Part 3: Accessing Specific Elements of the Dataset

There are a few methods we can use to access specific parts of a Table:

table_name.column(<index or label>): returns an array containing the data in the specified column
table_name.row(<index or label>): returns an array containing the data in the specified column
table_name.column(i).item(j): returns the value in column i + 1, row j + 1 (note the plus ones!)

Action Item

Display only the arr_del15 column of the dataset.

Action Item

What years are included in the dataset?

Action Item

Create a histogram of the delay times caused by weather-related issues. Use 100 bins, and include axis labels as well as a plot title.

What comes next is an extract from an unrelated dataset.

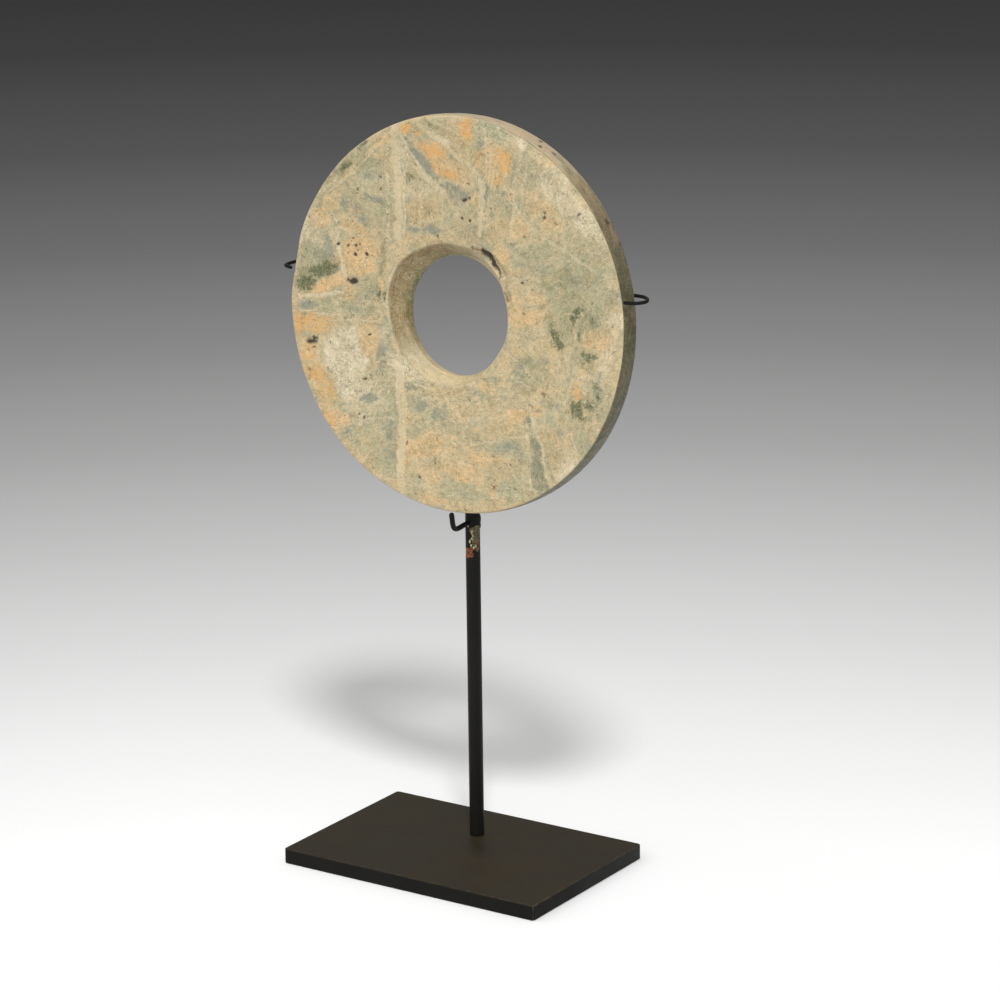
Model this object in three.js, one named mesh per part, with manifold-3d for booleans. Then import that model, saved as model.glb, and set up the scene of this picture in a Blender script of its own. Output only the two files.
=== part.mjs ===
// Stone bi disc held upright by its display stand.
//
// Millimetres, +Z up. The origin is the middle of the base plate's underside. The disc faces -Y, leans
// back on the post, stands on the turned-up tip of one hook and is held at both rims by a wire clip.
import * as THREE from 'three';
import Module from 'manifold-3d';
import { mergeVertices } from 'three/addons/utils/BufferGeometryUtils.js';

// Gap between pieces that touch, and the shallower one inside the braze bead.
const CONTACT_GAP = 0.3;
const BEAD_GAP = 0.1;

// Base plate
const PLATE_LENGTH = 138;
const PLATE_WIDTH = 92;
const PLATE_THICKNESS = 7.1;
const PLATE_CORNER_RADIUS = 1.4;
const PLATE_EDGE_BEVEL = 0.4;

// Post: quarter-inch round bar, set behind the middle of the plate
const POST_DIAMETER = 6.35;
const POST_SIDE_OFFSET = -3;
const POST_BACK_OFFSET = 16.6;
const POST_TOP_CHAMFER = 0.6;
const POST_LAP = 53.8; // how far the post runs up behind the disc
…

We can also get creative, and use comparisons to subset various parts of our dataset. For example,

air.column("carrier") == "AS"

will return a Boolean vector (i.e. a vector of True and False elements), with True elements corresponding to values in the carrier column that have value "AS". In words: this would give us the indices of rows corresponding to data on Alaska Airlines.

Action Item

How many observational units were recorded from Alaska Airlines? Hint: Think about how a sum could help us here.

Part 4: A Mini-Project

Alright, let’s close off this lab with a bit of a mini-project. Our goal is to examine the number of arrivals over time. Specifically, we would ultimately like to plot the average number of arrivals per month vs. month.

Action Item

Explain, in words, what the following line of code is doing:

air.row(air.column(1) == 1)

Action Item

Explain, in words, what the following line of code is doing:

air.row(air.column(1) == 2)[6]

Hint: arr_flights is the 7th column in the dataset.

Action Item

Based on your answers to the previous two Action Items, complete the following code to compute the average number of flights per month:

means = []
for k in _________________:
  means.______(np.nanmean(air.row(air.column(___) == ___)[___]))

(By the way, the nanmeans() function is a variant of the mean() function from the numpy module that ignores missing values when computing the mean.)

Action Item

Plot your means list against the list containing the integers 1, 2, 3, …, 12 (this list functions like a list of month names.)